**What to produce**: Restate word for word the lines of the records below, starting at the line that contains "key_start();" and ending at the line that contains "longerBy = 38 * mm", with both of those lines included and nothing else.

**Records to process**:
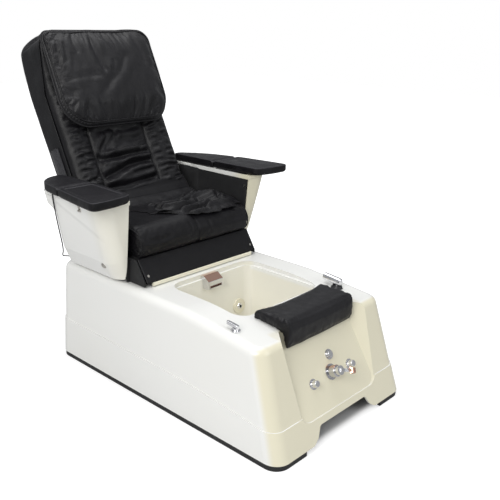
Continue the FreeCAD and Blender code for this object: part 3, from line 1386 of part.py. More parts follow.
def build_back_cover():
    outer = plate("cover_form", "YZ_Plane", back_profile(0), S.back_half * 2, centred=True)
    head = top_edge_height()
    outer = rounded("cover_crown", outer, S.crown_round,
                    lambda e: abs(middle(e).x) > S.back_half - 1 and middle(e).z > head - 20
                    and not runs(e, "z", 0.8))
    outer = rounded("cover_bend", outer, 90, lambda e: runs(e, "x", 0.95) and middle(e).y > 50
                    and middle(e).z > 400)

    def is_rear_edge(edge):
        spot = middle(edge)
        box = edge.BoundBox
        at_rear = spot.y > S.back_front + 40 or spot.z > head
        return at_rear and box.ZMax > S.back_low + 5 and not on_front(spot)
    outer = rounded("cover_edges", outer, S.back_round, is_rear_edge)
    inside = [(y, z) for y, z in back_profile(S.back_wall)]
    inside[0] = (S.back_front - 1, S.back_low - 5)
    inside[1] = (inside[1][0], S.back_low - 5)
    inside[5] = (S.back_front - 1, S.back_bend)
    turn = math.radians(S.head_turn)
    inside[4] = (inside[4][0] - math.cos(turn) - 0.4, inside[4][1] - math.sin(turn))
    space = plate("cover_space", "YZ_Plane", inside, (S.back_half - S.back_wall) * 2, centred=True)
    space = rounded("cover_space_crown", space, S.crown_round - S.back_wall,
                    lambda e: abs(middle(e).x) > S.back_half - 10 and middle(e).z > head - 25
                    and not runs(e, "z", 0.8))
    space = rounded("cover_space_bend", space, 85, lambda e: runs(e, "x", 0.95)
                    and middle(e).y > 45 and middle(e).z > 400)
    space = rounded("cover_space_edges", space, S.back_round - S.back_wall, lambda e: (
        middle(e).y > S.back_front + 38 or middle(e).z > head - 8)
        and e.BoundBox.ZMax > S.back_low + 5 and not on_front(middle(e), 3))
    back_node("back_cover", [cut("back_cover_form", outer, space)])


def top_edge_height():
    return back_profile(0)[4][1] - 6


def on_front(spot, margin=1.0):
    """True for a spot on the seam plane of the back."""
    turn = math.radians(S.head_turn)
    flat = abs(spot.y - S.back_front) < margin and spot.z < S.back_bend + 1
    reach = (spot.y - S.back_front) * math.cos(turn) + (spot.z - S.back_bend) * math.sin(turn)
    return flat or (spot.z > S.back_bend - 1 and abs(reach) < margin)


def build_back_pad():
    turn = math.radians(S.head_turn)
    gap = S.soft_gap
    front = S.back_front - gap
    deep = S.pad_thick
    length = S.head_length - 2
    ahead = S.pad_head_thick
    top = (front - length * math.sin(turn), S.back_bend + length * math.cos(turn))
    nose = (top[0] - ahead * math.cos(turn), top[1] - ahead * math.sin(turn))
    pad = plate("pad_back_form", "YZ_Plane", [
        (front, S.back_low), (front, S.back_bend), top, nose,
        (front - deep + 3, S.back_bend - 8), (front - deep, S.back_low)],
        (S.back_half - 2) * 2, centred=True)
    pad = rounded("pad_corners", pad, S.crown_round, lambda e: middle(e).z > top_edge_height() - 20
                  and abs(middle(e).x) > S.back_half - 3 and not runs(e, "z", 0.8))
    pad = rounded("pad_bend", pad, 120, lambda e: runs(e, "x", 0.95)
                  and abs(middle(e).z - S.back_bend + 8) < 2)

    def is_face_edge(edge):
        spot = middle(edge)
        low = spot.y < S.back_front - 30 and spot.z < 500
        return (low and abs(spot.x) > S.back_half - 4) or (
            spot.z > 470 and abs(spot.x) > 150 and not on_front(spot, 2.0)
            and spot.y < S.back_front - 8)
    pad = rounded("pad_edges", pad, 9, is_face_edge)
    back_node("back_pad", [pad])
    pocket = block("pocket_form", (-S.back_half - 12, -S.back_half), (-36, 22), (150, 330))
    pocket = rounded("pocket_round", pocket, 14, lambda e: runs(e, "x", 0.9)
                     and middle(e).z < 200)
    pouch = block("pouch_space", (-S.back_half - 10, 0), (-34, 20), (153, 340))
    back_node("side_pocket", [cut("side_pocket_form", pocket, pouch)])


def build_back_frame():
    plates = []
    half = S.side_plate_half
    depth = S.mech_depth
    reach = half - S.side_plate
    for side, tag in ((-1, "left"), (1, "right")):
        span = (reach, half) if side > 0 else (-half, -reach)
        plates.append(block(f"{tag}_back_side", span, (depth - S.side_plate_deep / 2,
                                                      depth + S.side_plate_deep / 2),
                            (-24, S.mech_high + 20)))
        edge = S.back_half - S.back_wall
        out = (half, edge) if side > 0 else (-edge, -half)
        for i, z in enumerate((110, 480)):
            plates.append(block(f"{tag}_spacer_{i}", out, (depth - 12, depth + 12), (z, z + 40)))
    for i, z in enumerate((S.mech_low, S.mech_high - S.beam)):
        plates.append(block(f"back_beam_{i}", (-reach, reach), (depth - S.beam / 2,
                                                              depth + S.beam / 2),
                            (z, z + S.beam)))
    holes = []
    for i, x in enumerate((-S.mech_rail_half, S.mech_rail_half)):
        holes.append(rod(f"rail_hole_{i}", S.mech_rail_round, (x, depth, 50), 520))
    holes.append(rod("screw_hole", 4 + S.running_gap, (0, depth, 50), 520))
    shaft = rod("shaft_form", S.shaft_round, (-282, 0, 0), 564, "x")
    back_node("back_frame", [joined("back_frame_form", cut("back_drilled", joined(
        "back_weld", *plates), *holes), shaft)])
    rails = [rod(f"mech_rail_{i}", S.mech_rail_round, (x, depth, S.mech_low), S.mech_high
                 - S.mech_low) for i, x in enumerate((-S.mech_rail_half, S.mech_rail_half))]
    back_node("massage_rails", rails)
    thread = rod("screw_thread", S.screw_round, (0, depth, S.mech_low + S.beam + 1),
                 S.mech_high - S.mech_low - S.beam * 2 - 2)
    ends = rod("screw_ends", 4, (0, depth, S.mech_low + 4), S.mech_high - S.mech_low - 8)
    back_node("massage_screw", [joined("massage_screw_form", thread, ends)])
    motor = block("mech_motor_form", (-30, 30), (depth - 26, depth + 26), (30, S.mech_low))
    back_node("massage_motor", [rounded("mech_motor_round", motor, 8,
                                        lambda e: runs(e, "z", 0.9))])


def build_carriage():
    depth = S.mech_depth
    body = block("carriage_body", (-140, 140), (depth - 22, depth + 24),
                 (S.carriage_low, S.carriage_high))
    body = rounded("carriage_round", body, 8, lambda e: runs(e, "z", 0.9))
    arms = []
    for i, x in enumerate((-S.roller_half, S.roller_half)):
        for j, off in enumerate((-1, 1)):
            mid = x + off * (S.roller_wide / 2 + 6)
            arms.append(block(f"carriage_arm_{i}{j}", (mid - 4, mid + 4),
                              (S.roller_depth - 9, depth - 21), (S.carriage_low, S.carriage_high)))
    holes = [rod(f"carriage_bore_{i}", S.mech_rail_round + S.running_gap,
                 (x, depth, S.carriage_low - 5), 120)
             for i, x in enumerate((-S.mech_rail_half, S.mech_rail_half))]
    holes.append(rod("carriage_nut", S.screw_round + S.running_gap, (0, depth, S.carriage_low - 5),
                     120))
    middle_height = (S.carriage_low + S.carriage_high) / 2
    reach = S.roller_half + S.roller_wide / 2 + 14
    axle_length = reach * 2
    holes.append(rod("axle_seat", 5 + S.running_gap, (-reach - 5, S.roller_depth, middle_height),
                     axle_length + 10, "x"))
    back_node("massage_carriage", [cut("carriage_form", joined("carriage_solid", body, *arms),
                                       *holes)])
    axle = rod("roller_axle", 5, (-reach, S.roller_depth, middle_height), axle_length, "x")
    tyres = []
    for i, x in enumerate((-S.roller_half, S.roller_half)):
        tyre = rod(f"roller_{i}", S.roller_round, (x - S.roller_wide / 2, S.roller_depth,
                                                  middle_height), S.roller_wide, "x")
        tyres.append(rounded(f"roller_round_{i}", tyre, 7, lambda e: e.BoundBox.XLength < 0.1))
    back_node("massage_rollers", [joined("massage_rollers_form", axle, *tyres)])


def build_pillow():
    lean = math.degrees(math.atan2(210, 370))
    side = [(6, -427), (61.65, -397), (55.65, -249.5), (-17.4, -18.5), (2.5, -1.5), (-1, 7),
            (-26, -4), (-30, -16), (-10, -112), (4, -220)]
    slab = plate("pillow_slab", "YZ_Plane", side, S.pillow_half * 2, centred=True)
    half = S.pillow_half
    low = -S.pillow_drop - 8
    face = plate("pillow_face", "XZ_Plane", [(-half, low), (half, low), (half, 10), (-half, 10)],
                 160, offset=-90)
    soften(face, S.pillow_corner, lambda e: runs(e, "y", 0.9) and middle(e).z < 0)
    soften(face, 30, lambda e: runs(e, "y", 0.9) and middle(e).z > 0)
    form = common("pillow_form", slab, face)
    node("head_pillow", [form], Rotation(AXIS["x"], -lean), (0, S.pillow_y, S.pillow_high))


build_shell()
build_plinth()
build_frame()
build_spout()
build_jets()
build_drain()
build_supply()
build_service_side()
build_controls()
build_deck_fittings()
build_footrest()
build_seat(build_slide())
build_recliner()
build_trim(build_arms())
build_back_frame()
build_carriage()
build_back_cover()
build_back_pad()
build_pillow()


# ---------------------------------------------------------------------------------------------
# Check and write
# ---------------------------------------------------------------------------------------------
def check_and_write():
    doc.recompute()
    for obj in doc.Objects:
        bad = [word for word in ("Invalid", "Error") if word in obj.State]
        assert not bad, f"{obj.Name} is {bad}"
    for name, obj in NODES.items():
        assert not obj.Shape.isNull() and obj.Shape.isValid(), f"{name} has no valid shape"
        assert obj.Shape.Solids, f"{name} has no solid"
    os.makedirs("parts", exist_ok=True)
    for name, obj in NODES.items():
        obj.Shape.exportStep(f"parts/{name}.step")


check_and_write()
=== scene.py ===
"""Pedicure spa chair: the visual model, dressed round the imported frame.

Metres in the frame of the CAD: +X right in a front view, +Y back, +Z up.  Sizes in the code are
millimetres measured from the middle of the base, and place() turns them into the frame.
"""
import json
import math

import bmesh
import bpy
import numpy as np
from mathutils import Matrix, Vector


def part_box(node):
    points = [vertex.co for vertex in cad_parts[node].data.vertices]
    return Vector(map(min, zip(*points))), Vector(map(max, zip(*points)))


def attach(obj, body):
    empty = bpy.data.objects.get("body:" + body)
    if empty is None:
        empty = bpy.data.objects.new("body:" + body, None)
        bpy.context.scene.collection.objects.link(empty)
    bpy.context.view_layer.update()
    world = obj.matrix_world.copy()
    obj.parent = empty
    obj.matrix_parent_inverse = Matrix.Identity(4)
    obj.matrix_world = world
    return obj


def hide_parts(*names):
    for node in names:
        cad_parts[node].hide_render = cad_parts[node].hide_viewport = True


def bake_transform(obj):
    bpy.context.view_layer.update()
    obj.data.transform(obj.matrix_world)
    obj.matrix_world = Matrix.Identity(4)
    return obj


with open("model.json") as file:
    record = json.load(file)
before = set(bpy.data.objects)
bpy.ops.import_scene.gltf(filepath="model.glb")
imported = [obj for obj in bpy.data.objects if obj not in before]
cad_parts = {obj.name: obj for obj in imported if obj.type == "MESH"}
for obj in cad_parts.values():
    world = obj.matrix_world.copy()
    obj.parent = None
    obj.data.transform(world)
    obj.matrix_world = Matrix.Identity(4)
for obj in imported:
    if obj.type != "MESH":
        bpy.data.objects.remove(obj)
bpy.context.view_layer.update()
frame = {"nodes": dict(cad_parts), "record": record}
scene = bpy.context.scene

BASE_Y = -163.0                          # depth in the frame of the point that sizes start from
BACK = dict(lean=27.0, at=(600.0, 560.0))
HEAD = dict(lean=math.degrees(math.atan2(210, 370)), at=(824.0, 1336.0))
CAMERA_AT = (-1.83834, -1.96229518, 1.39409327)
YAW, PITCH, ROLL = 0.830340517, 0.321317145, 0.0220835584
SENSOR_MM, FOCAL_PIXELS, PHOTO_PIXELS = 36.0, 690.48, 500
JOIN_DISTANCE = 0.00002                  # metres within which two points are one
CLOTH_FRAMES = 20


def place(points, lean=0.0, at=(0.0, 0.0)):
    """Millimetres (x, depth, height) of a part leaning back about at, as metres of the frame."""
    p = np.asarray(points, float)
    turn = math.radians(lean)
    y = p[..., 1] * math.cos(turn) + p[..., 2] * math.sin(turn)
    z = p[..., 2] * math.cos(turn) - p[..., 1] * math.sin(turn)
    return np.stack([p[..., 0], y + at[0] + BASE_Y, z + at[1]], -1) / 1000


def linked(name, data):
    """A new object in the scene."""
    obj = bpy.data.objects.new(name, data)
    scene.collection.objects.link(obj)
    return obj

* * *

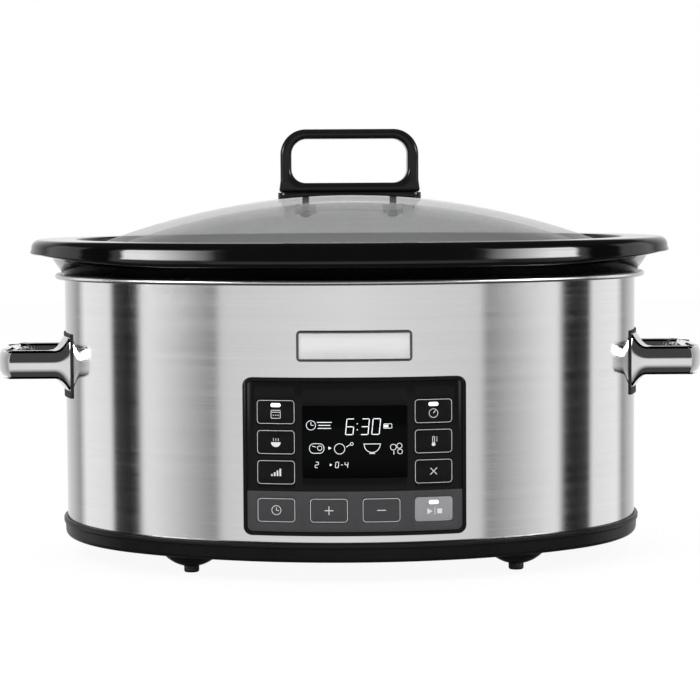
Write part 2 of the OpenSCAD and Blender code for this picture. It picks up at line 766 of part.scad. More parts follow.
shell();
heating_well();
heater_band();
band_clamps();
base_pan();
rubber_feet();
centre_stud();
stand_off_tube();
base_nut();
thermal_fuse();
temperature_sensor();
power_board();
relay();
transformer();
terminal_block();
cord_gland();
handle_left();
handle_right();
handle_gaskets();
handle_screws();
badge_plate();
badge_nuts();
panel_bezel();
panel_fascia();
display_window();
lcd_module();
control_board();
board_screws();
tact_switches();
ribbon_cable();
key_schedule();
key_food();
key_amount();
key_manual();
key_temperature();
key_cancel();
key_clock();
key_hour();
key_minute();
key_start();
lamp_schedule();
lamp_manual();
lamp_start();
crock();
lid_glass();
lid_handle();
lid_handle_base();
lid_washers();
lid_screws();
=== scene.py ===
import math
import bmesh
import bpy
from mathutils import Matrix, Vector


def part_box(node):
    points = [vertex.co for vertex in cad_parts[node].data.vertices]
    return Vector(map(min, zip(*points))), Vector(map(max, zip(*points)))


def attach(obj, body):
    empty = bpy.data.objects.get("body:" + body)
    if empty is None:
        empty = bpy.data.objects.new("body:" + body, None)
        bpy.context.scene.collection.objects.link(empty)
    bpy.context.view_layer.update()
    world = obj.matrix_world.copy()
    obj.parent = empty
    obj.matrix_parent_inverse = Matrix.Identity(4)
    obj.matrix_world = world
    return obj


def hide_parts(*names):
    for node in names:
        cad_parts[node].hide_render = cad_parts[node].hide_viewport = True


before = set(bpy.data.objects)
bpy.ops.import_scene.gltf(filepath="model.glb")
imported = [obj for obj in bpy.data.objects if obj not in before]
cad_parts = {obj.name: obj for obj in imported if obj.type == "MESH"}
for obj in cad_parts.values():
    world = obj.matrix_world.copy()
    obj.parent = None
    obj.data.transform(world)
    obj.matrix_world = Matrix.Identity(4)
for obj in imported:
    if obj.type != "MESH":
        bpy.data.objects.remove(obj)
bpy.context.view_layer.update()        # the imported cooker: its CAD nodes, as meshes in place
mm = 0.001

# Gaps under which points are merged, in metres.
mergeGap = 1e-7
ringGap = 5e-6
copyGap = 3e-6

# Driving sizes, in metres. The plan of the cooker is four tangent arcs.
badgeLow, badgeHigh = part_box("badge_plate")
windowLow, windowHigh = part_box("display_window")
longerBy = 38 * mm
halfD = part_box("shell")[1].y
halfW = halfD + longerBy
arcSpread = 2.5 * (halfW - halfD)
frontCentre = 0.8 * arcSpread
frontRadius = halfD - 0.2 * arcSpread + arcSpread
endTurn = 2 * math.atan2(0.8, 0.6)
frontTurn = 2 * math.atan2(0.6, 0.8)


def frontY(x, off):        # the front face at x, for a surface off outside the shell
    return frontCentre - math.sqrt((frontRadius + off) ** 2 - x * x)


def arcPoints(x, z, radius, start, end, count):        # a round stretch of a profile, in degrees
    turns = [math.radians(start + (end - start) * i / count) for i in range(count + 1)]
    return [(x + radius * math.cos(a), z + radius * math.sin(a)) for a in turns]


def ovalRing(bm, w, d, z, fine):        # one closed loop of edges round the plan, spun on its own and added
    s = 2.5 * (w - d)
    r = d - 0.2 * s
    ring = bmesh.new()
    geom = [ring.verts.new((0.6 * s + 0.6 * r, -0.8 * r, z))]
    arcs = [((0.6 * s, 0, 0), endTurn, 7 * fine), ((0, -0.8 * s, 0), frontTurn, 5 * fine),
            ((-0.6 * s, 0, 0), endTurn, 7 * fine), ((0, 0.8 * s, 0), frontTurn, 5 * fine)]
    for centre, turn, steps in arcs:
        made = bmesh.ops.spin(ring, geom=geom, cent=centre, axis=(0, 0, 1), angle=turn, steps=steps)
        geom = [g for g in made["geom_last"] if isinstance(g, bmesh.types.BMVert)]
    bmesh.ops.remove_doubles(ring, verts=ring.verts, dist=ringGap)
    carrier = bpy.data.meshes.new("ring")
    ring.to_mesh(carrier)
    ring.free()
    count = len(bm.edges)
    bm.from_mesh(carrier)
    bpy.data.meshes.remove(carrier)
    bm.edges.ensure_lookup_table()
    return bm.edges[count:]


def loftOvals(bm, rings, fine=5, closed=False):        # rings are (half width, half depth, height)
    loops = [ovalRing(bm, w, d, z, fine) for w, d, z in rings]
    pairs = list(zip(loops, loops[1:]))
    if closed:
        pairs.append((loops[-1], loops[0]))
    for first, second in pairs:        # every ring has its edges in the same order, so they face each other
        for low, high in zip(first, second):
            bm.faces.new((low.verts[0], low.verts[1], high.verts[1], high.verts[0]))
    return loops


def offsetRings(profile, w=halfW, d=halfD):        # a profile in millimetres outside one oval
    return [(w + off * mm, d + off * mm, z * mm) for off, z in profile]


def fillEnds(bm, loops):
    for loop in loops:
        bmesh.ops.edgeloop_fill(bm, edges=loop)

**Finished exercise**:
key_start();
lamp_schedule();
lamp_manual();
lamp_start();
crock();
lid_glass();
lid_handle();
lid_handle_base();
lid_washers();
lid_screws();
=== scene.py ===
import math
import bmesh
import bpy
from mathutils import Matrix, Vector


def part_box(node):
    points = [vertex.co for vertex in cad_parts[node].data.vertices]
    return Vector(map(min, zip(*points))), Vector(map(max, zip(*points)))


def attach(obj, body):
    empty = bpy.data.objects.get("body:" + body)
    if empty is None:
        empty = bpy.data.objects.new("body:" + body, None)
        bpy.context.scene.collection.objects.link(empty)
    bpy.context.view_layer.update()
    world = obj.matrix_world.copy()
    obj.parent = empty
    obj.matrix_parent_inverse = Matrix.Identity(4)
    obj.matrix_world = world
    return obj


def hide_parts(*names):
    for node in names:
        cad_parts[node].hide_render = cad_parts[node].hide_viewport = True


before = set(bpy.data.objects)
bpy.ops.import_scene.gltf(filepath="model.glb")
imported = [obj for obj in bpy.data.objects if obj not in before]
cad_parts = {obj.name: obj for obj in imported if obj.type == "MESH"}
for obj in cad_parts.values():
    world = obj.matrix_world.copy()
    obj.parent = None
    obj.data.transform(world)
    obj.matrix_world = Matrix.Identity(4)
for obj in imported:
    if obj.type != "MESH":
        bpy.data.objects.remove(obj)
bpy.context.view_layer.update()        # the imported cooker: its CAD nodes, as meshes in place
mm = 0.001

# Gaps under which points are merged, in metres.
mergeGap = 1e-7
ringGap = 5e-6
copyGap = 3e-6

# Driving sizes, in metres. The plan of the cooker is four tangent arcs.
badgeLow, badgeHigh = part_box("badge_plate")
windowLow, windowHigh = part_box("display_window")
longerBy = 38 * mm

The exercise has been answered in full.